Cross-market read: correlations & risk appetite
The USD‑bloc average -0.10% masks a clear divergence: EUR/USD steady, USD/CHF +1.19%, USD/CAD +0.90% — the USD is mostly stronger, but EUR is the exception. That’s unusual and points to a specific EUR bid (perhaps linked to ECB hawks, or EUR/CHF flows). The yen‑bloc average -0.61% is consistent with risk‑off, but the commodity FX average -0.85% is even more negative. Typically, those three clusters move together. Today, the dispersion suggests a position‑unwind in GBP and CHF crosses, while EUR remains a safe‑haven proxy.
What consensus may be missing: Most traders will attribute GBP/USD’s slide to “risk‑off” or “weak UK data.” But the real driver may be a cross‑basis squeeze in EUR/CHF that triggered a chain reaction — CHF strong, GBP weak, EUR caught in the middle. The steady EUR/USD is not calm; it’s a standoff between EUR strength from cross‑flows and USD strength from haven demand. That tension is unsustainable.

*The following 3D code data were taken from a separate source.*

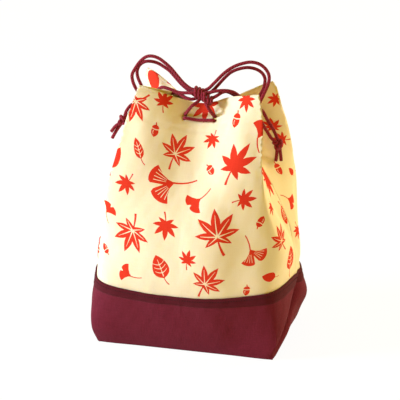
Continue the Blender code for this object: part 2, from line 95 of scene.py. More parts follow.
studio = {
    "keyPlace": (-1.84, -0.76, 0.84),
    "keySize": 0.60,
    "keyPower": 79.0,
    "keyTint": (0.66, 0.80, 1.0),
    "fillPlace": (1.8, 1.35, 0.95),
    "fillSize": 0.9,
    "fillPower": 48.0,
    "fillTint": (0.92, 0.82, 0.58),
    "aim": (0, 0, 0.14),       # both lamps point here
    "around": (1.0, 0.71, 0.05),
    "aroundStrength": 0.60,
    "backdropStrength": 1.0,   # the white that the camera sees behind the pouch
    "floor": (0.86, 0.86, 0.86),
    "floorSize": 6,
    "floorWhiteness": 0.90,    # share of its glow in what the camera sees of the floor
    "floorGlow": 1.04,
}


def areaLight(name, place, size, power, tint):
    lamp = bpy.data.lights.new(name, "AREA")
    lamp.shape = "DISK"
    lamp.size = size
    lamp.energy = power
    lamp.color = tint
    made = bpy.data.objects.new(name, lamp)
    made.location = place
    aim = Vector(studio["aim"]) - Vector(place)
    made.rotation_mode = "QUATERNION"
    made.rotation_quaternion = aim.to_track_quat("-Z", "Y")
    bpy.context.scene.collection.objects.link(made)


def whiteRays(nodes, links):
    # 1 for camera, glossy and transmission rays
    path = nodes.new("ShaderNodeLightPath")
    total = path.outputs["Is Camera Ray"]
    for ray in ("Is Glossy Ray", "Is Transmission Ray"):
        more = nodes.new("ShaderNodeMath")
        more.operation = "ADD"
        more.use_clamp = True
        links.new(total, more.inputs[0])
        links.new(path.outputs[ray], more.inputs[1])
        total = more.outputs[0]
    return total


def coloured(nodes, kind, colour, strength=None):
    made = nodes.new("ShaderNode" + kind)
    made.inputs["Color"].default_value = (*colour, 1)
    if strength is not None:
        made.inputs["Strength"].default_value = strength
    return made


def blend(nodes, links, share, first, second, output):
    mix = nodes.new("ShaderNodeMixShader")
    links.new(share, mix.inputs["Fac"])
    links.new(first.outputs[0], mix.inputs[1])
    links.new(second.outputs[0], mix.inputs[2])
    links.new(mix.outputs[0], nodes.new("ShaderNode" + output).inputs["Surface"])


def makeWorld():
    world = bpy.data.worlds.new("studio")
    bpy.context.scene.world = world
    world.use_nodes = True
    nodes, links = world.node_tree.nodes, world.node_tree.links
    nodes.clear()
    ambient = coloured(nodes, "Background", studio["around"], studio["aroundStrength"])
    white = coloured(nodes, "Background", (1, 1, 1), studio["backdropStrength"])
    blend(nodes, links, whiteRays(nodes, links), ambient, white, "OutputWorld")


def makeFloor():
    bm = bmesh.new()
    bmesh.ops.create_grid(bm, x_segments=1, y_segments=1, size=studio["floorSize"])
    mesh = bpy.data.meshes.new("floor")
    bm.to_mesh(mesh)
    bm.free()
    floor = bpy.data.objects.new("floor", mesh)
    bpy.context.scene.collection.objects.link(floor)
    paint = bpy.data.materials.new("pale floor")
    paint.use_nodes = True
    nodes, links = paint.node_tree.nodes, paint.node_tree.links
    nodes.clear()
    diffuse = coloured(nodes, "BsdfDiffuse", studio["floor"])
    glow = coloured(nodes, "Emission", (1, 1, 1), studio["floorGlow"])
    share = nodes.new("ShaderNodeMath")
    share.operation = "MULTIPLY"
    links.new(whiteRays(nodes, links), share.inputs[0])
    share.inputs[1].default_value = studio["floorWhiteness"]
    blend(nodes, links, share.outputs[0], diffuse, glow, "OutputMaterial")
    mesh.materials.append(paint)


makeCamera()
for lampName in ("key", "fill"):
    areaLight(lampName, *[studio[lampName + part] for part in ("Place", "Size", "Power", "Tint")])
makeWorld()
makeFloor()
bpy.context.scene.view_settings.view_transform = "Standard"
print("camera and studio made")

# Materials


class Finish:
    # a Principled material, with short ways to add nodes
    def __init__(self, name, roughness, sheen):
        self.material = bpy.data.materials.new(name)
        self.material.use_nodes = True
        self.nodes = self.material.node_tree.nodes
        self.links = self.material.node_tree.links
        self.shader = self.nodes["Principled BSDF"]
        self.shader.inputs["Roughness"].default_value = roughness
        self.shader.inputs["Sheen Weight"].default_value = sheen
        self.shader.inputs["Sheen Roughness"].default_value = 0.6
        self.shader.inputs["Specular IOR Level"].default_value = 0.08

    def node(self, kind, *ordered, **named):
        made = self.nodes.new("ShaderNode" + kind)
        for socket, value in list(enumerate(ordered)) + list(named.items()):
            self.put(made.inputs[socket], value)
        return made

    def put(self, socket, value):
        if isinstance(value, bpy.types.NodeSocket):
            self.links.new(value, socket)
        else:
            socket.default_value = value

    def maths(self, operation, first, second=0.0):
        made = self.node("Math", first, second)
        made.operation = operation
        return made.outputs[0]

    def plus(self, first, second):
        return self.maths("ADD", first, second)

    def times(self, first, second):
        return self.maths("MULTIPLY", first, second)

    def wave(self, first, second):
        return self.maths("SINE", self.plus(first, second))

    def mixed(self, fac, first, second):
        made = self.nodes.new("ShaderNodeMix")
        made.data_type = "RGBA"
        for socket, value in (("Factor", fac), ("A", first), ("B", second)):
            self.put(made.inputs[socket], (*value, 1) if isinstance(value, tuple) else value)
        return made.outputs["Result"]

    def ramp(self, value, low, high):
        made = self.node("MapRange", Value=value)
        made.inputs["From Min"].default_value = low
        made.inputs["From Max"].default_value = high
        return made.outputs["Result"]

    def noise(self, vector, scale, detail=2.0):
        return self.node("TexNoise", Vector=vector, Scale=scale, Detail=detail).outputs["Fac"]

    def stretchedNoise(self, vector, scale):
        stretched = self.node("VectorMath", vector, scale)
        stretched.operation = "MULTIPLY"
        return self.noise(stretched.outputs[0], 1.0)

    def bump(self, height, distance):
        made = self.node("Bump", Height=height, Distance=distance, Strength=1.0)
        self.links.new(made.outputs["Normal"], self.shader.inputs["Normal"])


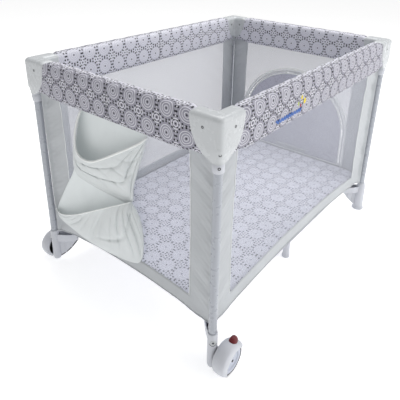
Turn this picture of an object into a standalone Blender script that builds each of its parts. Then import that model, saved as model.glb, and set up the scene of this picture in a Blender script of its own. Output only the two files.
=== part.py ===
"""Folding playpen: four legs, eight folding half rails, folding base, fabric walls, casters, toy bag.

Metres, +Z up. The long sides run along X, the short sides along Y. The caster end is at -X.
Corner pieces are modelled once in a corner frame (origin on the floor under the leg, x and y pointing
into the pen) and mirrored to the other corners.
"""

import math

import bmesh
import bpy
from mathutils import Matrix, Vector

# ---- driving dimensions -------------------------------------------------------------------------
SHIFT_X = 0.025  # moves the frame so that the whole object, toy bag included, is centred on X
HALF_LENGTH = 0.55  # outer face of the corner covers, along X
HALF_WIDTH = 0.38  # outer face of the corner covers, along Y
HEIGHT = 0.76
LEG_INSET = 0.02  # leg axis behind the outer faces
LEG_X = HALF_LENGTH - LEG_INSET
LEG_Y = HALF_WIDTH - LEG_INSET
CLEAR = 0.0003

LEG_R = 0.0115
RAIL_R = 0.009
BASE_R = 0.009
TUBE_WALL = 0.0013

RAIL_Z = 0.705
PIVOT_INSET = 0.045  # corner pivot of a half rail, inboard of the leg axis
LATCH_HALF = 0.035  # half the distance between a latch's two pins
TUBE_TAIL = 0.008  # tube end past its pin

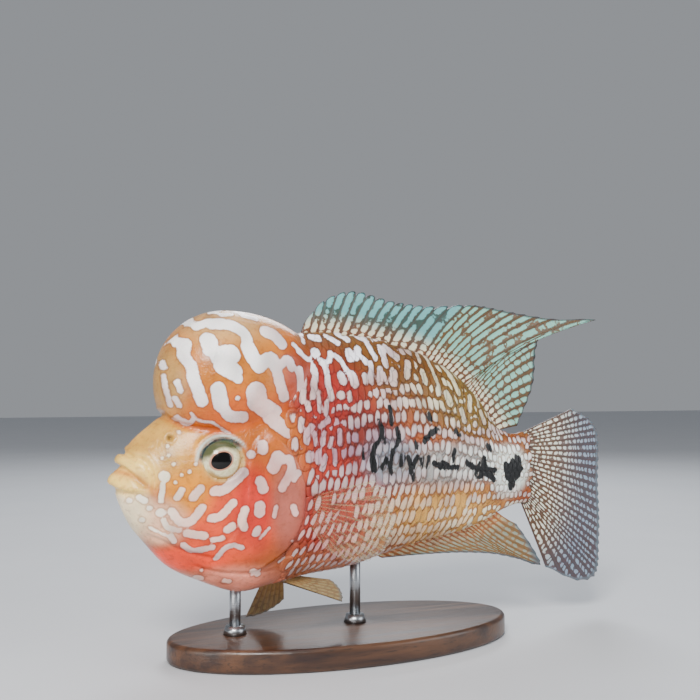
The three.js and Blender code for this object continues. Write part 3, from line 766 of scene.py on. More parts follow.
def inked(strokes, x, z):
    """How far inside the nearest stroke each place lies, in millimetres; below 0 outside them all."""
    best = np.full(np.shape(x), -5.0)
    for half, run in strokes:
        if len(run) == 1:
            best = np.maximum(best, half - np.hypot(x - run[0][0], z - run[0][1]))
        else:
            gap, _, _ = line_distance(smooth_line(run, 4), x, z)
            best = np.maximum(best, half - gap)
    return best


def wavy(x, y, z, wavelength, seed):
    """A random field of bands of one width, for marks on the sides that no picture shows."""
    waves = np.random.default_rng(seed)
    total = np.zeros(np.shape(x))
    for _ in range(28):
        way = waves.normal(size=3)
        way *= 2 * math.pi / wavelength / np.linalg.norm(way)
        total += np.cos(x * way[0] + y * way[1] + z * way[2] + waves.uniform(0, 2 * math.pi))
    return total / math.sqrt(14)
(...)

Forex forecast: base / alternate / invalidation
- Base case (60% probability): GBP/USD remains under pressure through the New York close, settling near 1.3200. USD/CHF holds above 0.8000. EUR/USD stays within a 1.1450-1.1520 range. Yen crosses continue to drift lower.
- Alternate (25% probability): A late‑day reversal in GBP/USD triggers short‑covering, pushing it back to 1.3300. USD/CHF retraces to 0.7950. This would require a catalyst (e.g., BoE official commentary) that doesn’t exist on the calendar.
- Invalidation (15% probability): A breakout in EUR/USD above 1.1550 would signal the EUR funding bid is overwhelming USD haven demand, forcing a re‑pricing of all crosses. Watch for a stop‑run above 1.1520.
Session watchlist
- 16:00 GMT – Fed’s Collins speech: Not the most hawkish voter, but any mention of rates staying higher for longer would boost USD/JPY and pressure GBP/USD.
- 18:00 GMT – US 10‑year auction: $35bn in supply. A tail (>1bp) would lift yields and support USD/CHF; a solid bid would ease haven demand.
- After‑hours UK press: Any Brexit‑related headlines (fishing rights dispute) could spike EUR/GBP through 0.8680.